Exasperated, Jerry tells his friend Kramer, “Don’t you see what’s happening here? It’s attached itself to me! It’s alive! … This is not just an odor – you need a priest to get rid of this thing!”

Determined to get satisfaction, Jerry drives back to the restaurant where the valet soiled his car and demands that the maître d’ pay for detailing. When the maître d’ refuses, Jerry locks him in the car until, overcome by the stench, he relents. Jerry has the car thoroughly cleaned, but to no avail; the B.O. remains. So, he tries returning the car, but the dealership won’t take it back due to the invasive stench.

At last, Jerry drives into a rough neighborhood, leaves the car unlocked, and sets the keys in plain sight. At this point, he just wants to be rid of the vehicle at any cost. A young thief waits for Jerry to walk away, then seizes the opportunity to take the BMW for a joyride. Once inside the befouled car, he changes his mind.

Co-writer Peter Melhman reportedly got the idea for the episode from the real-life experience of a friend.

It’s not uncommon to find ourselves in situations where flop sweat, the smoke of burning trash, or a run-in with a skunk produces a malodorous companion to our hair and clothing, attracting unwanted attention and requiring a thorough remedy. The polluting effects of soiled garments are in Jude’s mind when he writes the final verses of his epistle, for he warns his readers to beware of the collateral damage done by those engaged in ungodly behavior.

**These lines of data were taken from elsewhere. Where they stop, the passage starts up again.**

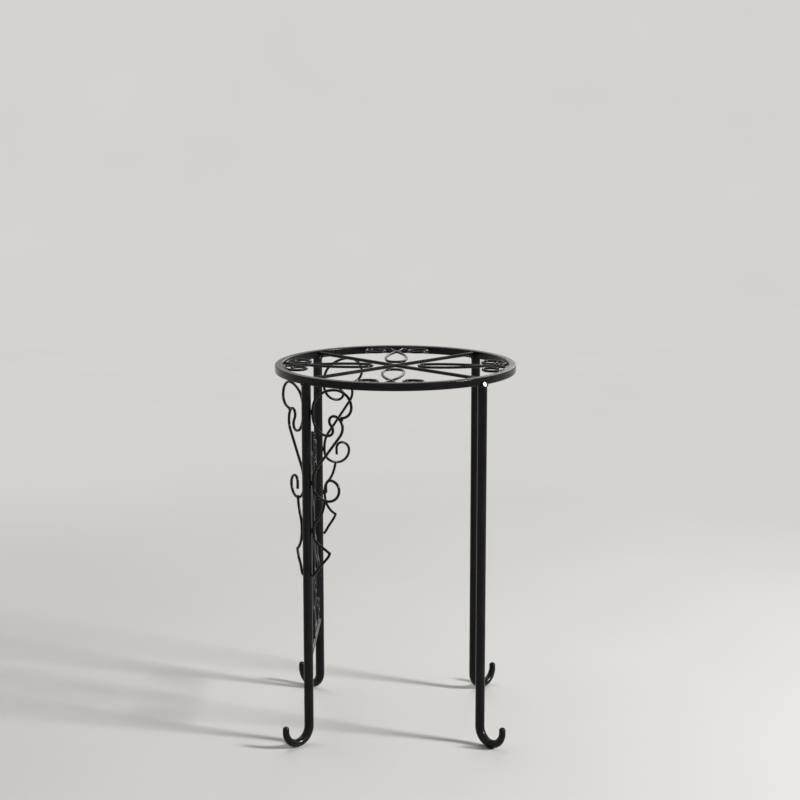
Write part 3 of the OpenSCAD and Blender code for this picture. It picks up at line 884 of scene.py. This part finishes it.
def leg_welds():
    """Heaps and fillets of weld at the legs' tops, with one tack on the ring."""
    s = sizes()
    under = s.stand_height - s.ring_height
    # A heap of weld: half its length, its half width and half height, and how far its middle
    # lies out from the ring's bar and over its underside.  The one inside the ring is smaller.
    long, wide, high, proud = 4.6, 2.5, 1.6, 0.3
    # A fillet of weld round the leg: its section's radius, and how far the section's middle
    # lies under the ring and inside the leg's face
    fillet, under_ring, in_leg = 0.95, 0.25, 0.1
    skins = []
    for k, azimuth in enumerate(LEG_ANGLES.values()):
        x, across, middle = unit(azimuth), unit(azimuth + 90), leg_spot(azimuth)
        for side, size in ((1, 1.0), (-1, 0.85)):
            out = middle + side * (s.ring_width / 2 + proud) * x
            skins.append(lump((*out, under + proud), (*across, 0), (0, 0, 1), long * size,
                              (wide * size, high * size), ripples=5, phase=0.7 * k))
        skins.append(collar_ring((*middle, under - under_ring), azimuth,
                                 s.leg_diameter / 2 - in_leg, fillet, ripples=19, seed=1.3 * k))
    # The last tack of the front right leg was pressed flat while it was soft.  Its face looks
    # halfway between the camera and the key lamp, so it glints.
    out = (s.ring_outside / 2 + 1.1) * unit(FRONT_RIGHT - 1.3)
    skins.append(tack((*out, under + 1.0), facing=(0.50, -0.78, 0.36), up=(0, 0, 1),
                      radii=(5.2, 6.0), thickness=3.6))
    return skins


def seat_beads(azimuth, origin, height, apart, out):
    """Beads in both grooves between a leg and the wire that runs up it.

    A bead's middle lies out past the leg's face, and apart degrees round the leg to a side of
    the wire.
    """
    spot = np.asarray(origin) + [0, 0, height - STRAIGHT / 2]
    ways = [np.append(unit(azimuth + side * apart), 0) for side in (-1, 1)]
    return [lump(spot + way * (sizes().leg_diameter / 2 + out), (0, 0, 1), way,
                 STRAIGHT / 2 + 0.3, (1.0, 1.15), ripples=4, rows=16, columns=14,
                 phase=height - STRAIGHT / 2) for way in ways]


def wing_welds(wing):
    """Beads at a wing's three seats, and one in the notch under its loop's end."""
    x, up, origin = wing_plane(wing)
    azimuth = wing_azimuth(wing)
    lean = math.degrees(math.asin(wing.aside / (touch() + WELD_GAP)))
    skins = []
    for height, way in ((LOOP_SEAT, azimuth), (strand_seat(wing.low), azimuth),
                        (TAIL_SEAT, azimuth + lean)):
        skins += seat_beads(way, origin, height, apart=8, out=0.8)
    # The bead in the notch slopes down and out by 25 degrees
    notch = np.array([LOOP_END[0] + 0.4, LOOP_END[1] - sizes().wire_diameter / 2 - 0.1, 0])
    along = place(np.append(unit(-25), 0), x, up, (0, 0, 0))
    skins.append(lump(place(notch, x, up, origin), along, (0, 0, 1), half_length=2.6,
                      radii=(1.5, 1.2), ripples=2, rows=16, columns=14))
    return skins


def panel_welds():
    """Beads where the big panel scrolls come to their legs."""
    s = sizes()
    azimuth = panel_span()[2]
    height = s.rail_height + PANEL_SEAT - (s.stand_height - s.ring_height)
    skins = []
    for leg, way in ((FRONT_LEFT, azimuth), (REAR_LEFT, azimuth + 180)):
        skins += seat_beads(way, leg_plane(leg, way)[2], height, apart=19, out=0.45)
    return skins


class RACK_OT_welds(bpy.types.Operator):
    """Build the weld beads at the joints"""
    bl_idname = "rack.welds"
    bl_label = "Welds"

    def execute(self, context):
        weld = coat("powder coat on weld")
        piece("leg_weld_beads", leg_welds(), weld, ["leg_welds"])
        piece("wing_weld_beads", [part for wing in WINGS.values() for part in wing_welds(wing)],
              weld, ["wing_welds"])
        piece("panel_weld_beads", panel_welds(), weld, ["side_welds"])
        return {"FINISHED"}


class Lamp(NamedTuple):
    """A round studio lamp."""
    name: str
    spot: tuple  # its place, in metres
    aim: tuple  # the place that it faces, in metres
    watts: float
    size: float  # its diameter, in metres


# The key lamp throws the shadows to the left, the overhead one lights what looks up, the one at
# the far side draws pale edges on bars, and the fill opens the darkest sides a little
LAMPS = (Lamp("key", (3.4, -1.2, 2.0), (0, 0, 0.25), 210, 0.8),
         Lamp("overhead", (-0.6, 0.9, 3.2), (0, 0.3, 0.2), 38, 2.4),
         Lamp("far side", (0.95, 4.2, 1.85), (0, 0, 0.4), 17, 1.4),
         Lamp("fill", (-2.4, -2.2, 1.4), (0, 0, 0.25), 3, 1.4))

# The camera at the photograph's viewing angle: its place in metres, the lens in millimetres, and
# in degrees its tilt down from level and its turn to the left
CAMERA_SPOT, LENS, TILT, TURN = (0.0361, -2.4145, 0.8648), 85.48, 10.264, 0.718


def paper_sweep():
    """Mesh of the floor, a quarter round and the backdrop in one sheet, in metres.

    Its profile, y across the floor and z up, is carried along x.
    """
    half_width, front, level_end, bend, top = 6.0, -6.0, 3.4, 1.2, 6.0
    quarter = np.radians(np.linspace(0, 90, 24))
    y = np.concatenate([[front, -3, 0, 1.5, 3], level_end + bend * np.sin(quarter),
                        [level_end + bend]])
    z = np.concatenate([np.zeros(5), bend - bend * np.cos(quarter), [top]])
    x = np.linspace(-half_width, half_width, 13)
    grid = np.stack(np.broadcast_arrays(x[None, :], y[:, None], z[:, None]), -1)
    rows, columns = grid.shape[:2]
    i, j = np.arange(rows - 1)[:, None], np.arange(columns - 1)[None, :]
    a = (i * columns + j).ravel()
    faces = np.stack([a, a + 1, a + columns + 1, a + columns], 1)
    mesh = bpy.data.meshes.new("paper_sweep")
    mesh.from_pydata(grid.reshape(-1, 3).tolist(), [], faces.tolist())
    mesh.polygons.foreach_set("use_smooth", np.ones(len(faces), bool))
    return mesh


class RACK_OT_stage(bpy.types.Operator):
    """Build the studio: floor and backdrop, lamps and camera"""
    bl_idname = "rack.stage"
    bl_label = "Studio"

    def execute(self, context):
        scene = context.scene
        mesh = paper_sweep()
        mesh.materials.append(painted_paper("grey studio paper"))
        sweep = bpy.data.objects.new("paper_sweep", mesh)
        scene.collection.objects.link(sweep)
        scene.world = studio_air("studio air")
        for lamp in LAMPS:
            source = bpy.data.lights.new(lamp.name, "AREA")
            source.energy, source.size, source.shape = lamp.watts, lamp.size, "DISK"
            light = bpy.data.objects.new(lamp.name, source)
            light.location = lamp.spot
            way = np.array(lamp.aim) - np.array(lamp.spot)
            # The lamp looks down its own -z; this turns that to the way it aims
            light.rotation_euler = (math.acos(-way[2] / np.linalg.norm(way)), 0,
                                    math.atan2(way[1], way[0]) - math.pi / 2)
            scene.collection.objects.link(light)
        eye = bpy.data.cameras.new("camera")
        eye.sensor_fit, eye.sensor_width, eye.lens = "HORIZONTAL", 36.0, LENS
        camera = bpy.data.objects.new("camera", eye)
        camera.location = CAMERA_SPOT
        camera.rotation_euler = (math.radians(90 - TILT), 0, math.radians(TURN))
        scene.collection.objects.link(camera)
        scene.camera = camera
        scene.view_settings.view_transform = "Standard"
        return {"FINISHED"}


class RACK_PT_sidebar(bpy.types.Panel):
    """Sidebar panel that lists the rack's sizes and steps"""
    bl_label = "Plant Rack"
    bl_idname = "RACK_PT_sidebar"
    bl_space_type = "VIEW_3D"
    bl_region_type = "UI"
    bl_category = "Plant Rack"

    def draw(self, context):
        for group in (context.scene.rack_sizes, context.scene.rack_colours):
            for name in group.__annotations__:
                self.layout.prop(group, name)
        for step in STEPS:
            self.layout.operator(step.bl_idname)


STEPS = (RACK_OT_stage, RACK_OT_ring, RACK_OT_tray, RACK_OT_legs, RACK_OT_wings,
         RACK_OT_side_panel, RACK_OT_welds)
CLASSES = (RackSizes, RackColours, *STEPS, RACK_PT_sidebar)


def register():
    """Adds the classes to Blender, and the two groups of settings to its scenes."""
    for cls in CLASSES:
        bpy.utils.register_class(cls)
    bpy.types.Scene.rack_sizes = PointerProperty(type=RackSizes)
    bpy.types.Scene.rack_colours = PointerProperty(type=RackColours)


def unregister():
    """Takes away what register added, in the other order."""
    del bpy.types.Scene.rack_colours
    del bpy.types.Scene.rack_sizes
    for cls in reversed(CLASSES):
        bpy.utils.unregister_class(cls)


def main():
    """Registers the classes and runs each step."""
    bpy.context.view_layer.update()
    register()
    for step in STEPS:
        group, name = step.bl_idname.split(".")
        getattr(getattr(bpy.ops, group), name)()


if __name__ == "__main__":
    main()
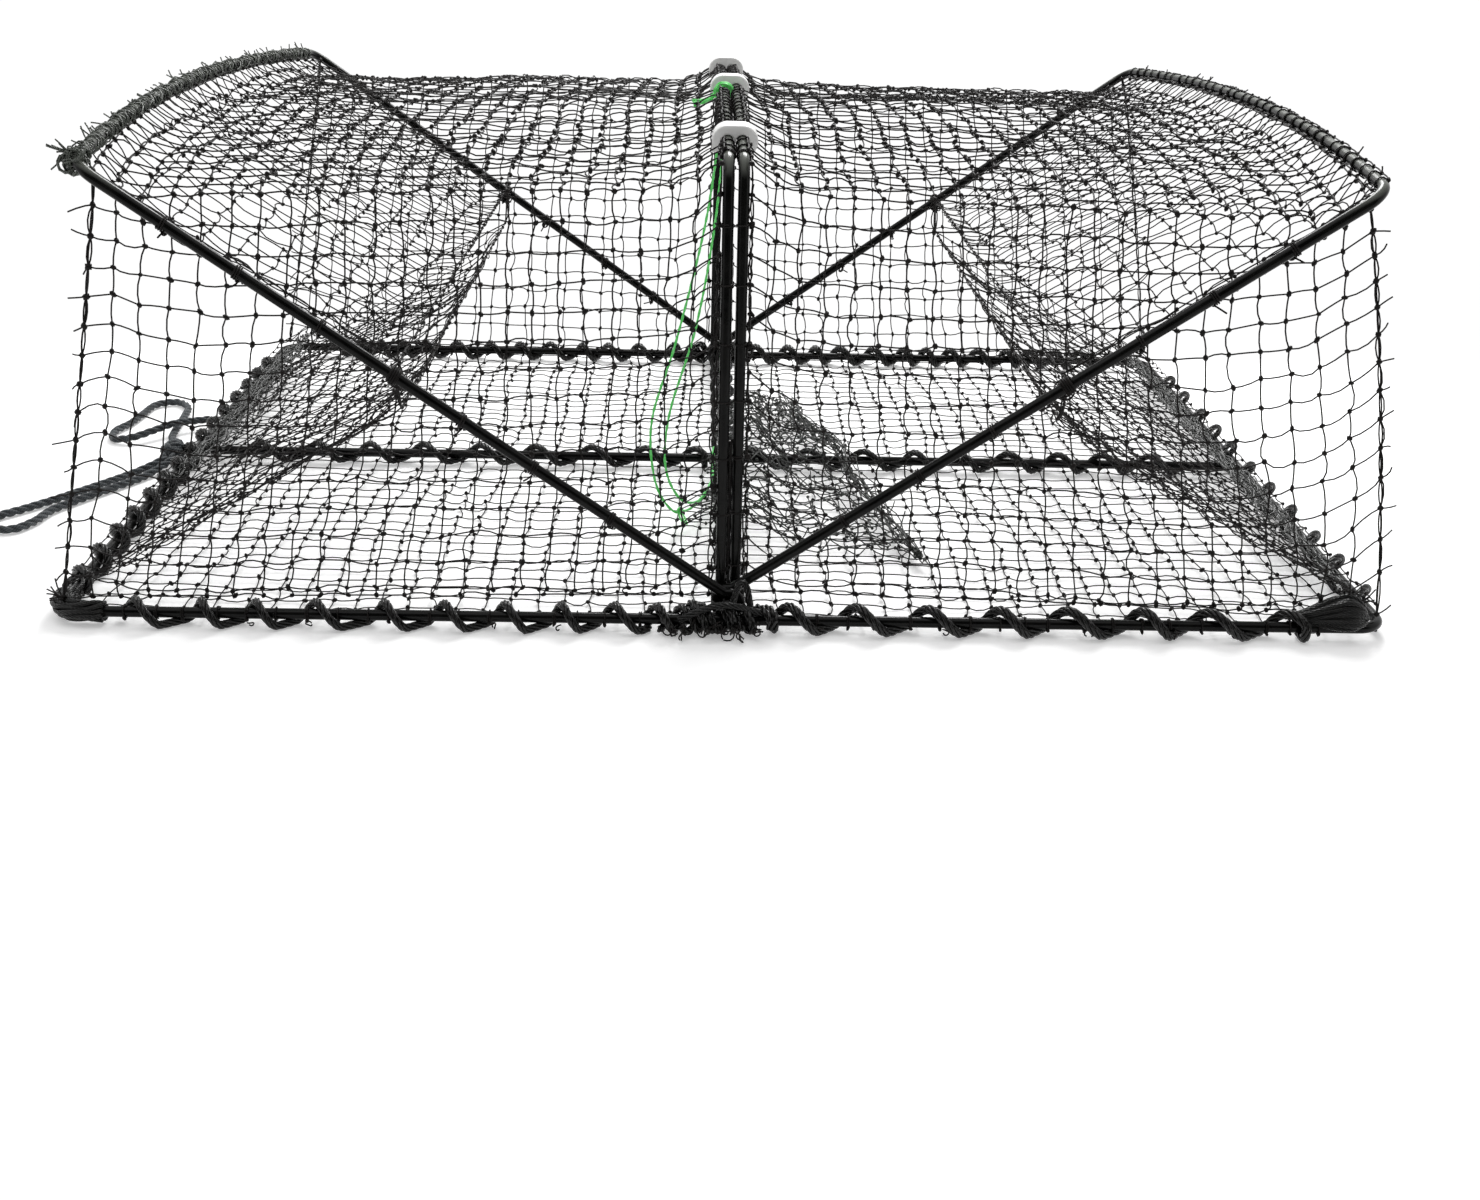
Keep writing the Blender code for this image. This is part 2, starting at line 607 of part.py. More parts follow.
def make_rope(finish, collection):
    """The hauling rope at the left end: its knot, a doubled eye and the loose end's loop."""
    knot_x = HALF_LENGTH + LASHED_RADIUS + CLEARANCE + ROPE_KNOT_SIZE[0] / 2
    knot = Vector((-knot_x, ROPE_KNOT_Y, RING_Z))
    ellipsoid("rope_knot", knot, ROPE_KNOT_SIZE, finish, collection)
    low = ROPE_DIAMETER / 2 + CLEARANCE
    over = low + ROPE_DIAMETER + CLEARANCE
    knot_half = ROPE_KNOT_SIZE[1] / 2 + CLEARANCE
    front, rear = knot.y - knot_half, knot.y + knot_half
    side = ROPE_DIAMETER / 2 + CLEARANCE
    eye = (
        (knot.x - side, front, knot.z), (knot.x - side, front - 0.006, knot.z - 0.001),
        (-0.326, -0.030, low), (-0.338, -0.050, low), (-0.351, -0.070, low), (-0.364, -0.088, low),
        (-0.375, -0.102, low), (-0.374, -0.116, low), (-0.360, -0.118, low), (-0.353, -0.106, low),
        (-0.350, -0.090, low), (-0.341, -0.073, low), (-0.330, -0.055, low), (-0.319, -0.036, low),
        (knot.x + side, front - 0.006, knot.z - 0.001), (knot.x + side, front, knot.z),
    )
    lay_cord("rope_eye", eye, 24, ROPE_DIAMETER / 2, finish, collection)
    tail = (
        (knot.x, rear, knot.z), (knot.x - 0.001, rear + 0.007, knot.z - 0.001),
        (-0.323, 0.030, low), (-0.326, 0.050, low), (-0.328, 0.072, low), (-0.331, 0.092, low),
        (-0.341, 0.103, low), (-0.352, 0.096, low), (-0.354, 0.078, low), (-0.356, 0.058, low),
        (-0.360, 0.042, low), (-0.356, 0.028, low), (-0.344, 0.026, low + 0.002), (-0.334, 0.034, over - 0.001),
        (-0.325, 0.045, over), (-0.316, 0.053, over - 0.001), (-0.308, 0.057, RING_Z),
    )
    lay_cord("rope_tail", tail, 22, ROPE_DIAMETER / 2, finish, collection)


def main():
    """Build the whole trap, standing open."""
    clear_scene()
    collection = bpy.data.collections.new(COLLECTION)
    bpy.context.scene.collection.children.link(collection)
    cutters = bpy.data.collections.new(CUTTERS)
    bpy.context.scene.collection.children.link(cutters)
    steel = material("coated_steel", (0.020, 0.020, 0.021), 0.38, 0.2)
    twine = material("black_twine", (0.016, 0.017, 0.016), 0.85)
    netting = material("black_netting", (0.022, 0.021, 0.020), 0.70)
    plastic = material("white_plastic", (0.86, 0.86, 0.84), 0.35)
    green = material("green_twine", (0.07, 0.62, 0.12), 0.55)
    rope = material("grey_rope", (0.045, 0.047, 0.050), 0.80)

    make_base(steel, collection)
    lean = math.pi / 2 - OUTER_ANGLE
    for label, side in (("left", -1), ("right", 1)):
        name = f"{label}_outer_bow"
        path = bow_path(
            EYE_Y[name], HALF_WIDTH, OUTER_ARM, OUTER_ARCH, OUTER_CORNER_RADIUS, -side * BAR_X
        )
        make_bow(name, side * lean, path, steel, collection)
        name = f"{label}_inner_bow"
        path = bow_path(
            EYE_Y[name], INNER_TOP_Y, INNER_ARM, INNER_ARCH, INNER_CORNER_RADIUS, side * BAR_X
        )
        make_bow(name, 0.0, path, steel, collection)
    make_clips(plastic, collection)
    make_lashings(twine, collection)
    make_nets(netting, collection, cutters)
    make_bag(netting, collection)
    make_green_twine(green, collection)
    make_rope(rope, collection)


main()
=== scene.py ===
"""A folding crayfish trap, standing open: black rods, knotted nets, lashings, a bait bag, clips and cords."""

import logging
import math
from dataclasses import dataclass, field
from enum import Enum

import bpy
import numpy as np
from mathutils import Matrix, Quaternion, Vector

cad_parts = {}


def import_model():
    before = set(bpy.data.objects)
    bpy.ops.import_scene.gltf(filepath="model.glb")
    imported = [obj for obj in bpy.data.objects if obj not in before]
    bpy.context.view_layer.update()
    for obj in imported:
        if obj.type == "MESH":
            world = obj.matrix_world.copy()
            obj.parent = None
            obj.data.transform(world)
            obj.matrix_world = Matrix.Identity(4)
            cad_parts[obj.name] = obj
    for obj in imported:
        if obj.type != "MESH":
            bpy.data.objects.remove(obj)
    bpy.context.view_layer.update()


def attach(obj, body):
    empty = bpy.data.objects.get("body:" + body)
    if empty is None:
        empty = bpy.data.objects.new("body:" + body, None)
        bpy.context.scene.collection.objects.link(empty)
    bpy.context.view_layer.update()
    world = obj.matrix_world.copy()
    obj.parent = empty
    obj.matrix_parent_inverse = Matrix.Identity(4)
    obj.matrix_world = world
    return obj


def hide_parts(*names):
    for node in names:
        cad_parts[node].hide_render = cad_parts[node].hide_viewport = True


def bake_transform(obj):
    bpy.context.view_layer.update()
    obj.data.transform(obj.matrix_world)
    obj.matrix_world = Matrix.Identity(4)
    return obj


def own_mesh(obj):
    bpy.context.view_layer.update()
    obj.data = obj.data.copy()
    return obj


LOG = logging.getLogger("crayfish_trap")
MM = 0.001
TINY = 1e-9
# Up to this angle, about a full turn, a winding may start anywhere
ANY_ANGLE = 6.28
HANDS = (("left", -1), ("right", 1))
UP = Vector((0, 0, 1))
Points = list[Vector]
Piece = bpy.types.Object
Socket = bpy.types.NodeSocket


# Sizes of the frame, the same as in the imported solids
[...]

He instructs followers of Jesus to “have mercy in fear, hating even the garment defiled by the flesh” (v. 23).

Fortunately, the One who is able to make us “stand in the presence of His glory, blameless and with great joy” (v. 24), is the same One who walks through a Babylonian furnace with three Hebrew men and delivers them safely without so much as a hint of smoke on their clothing.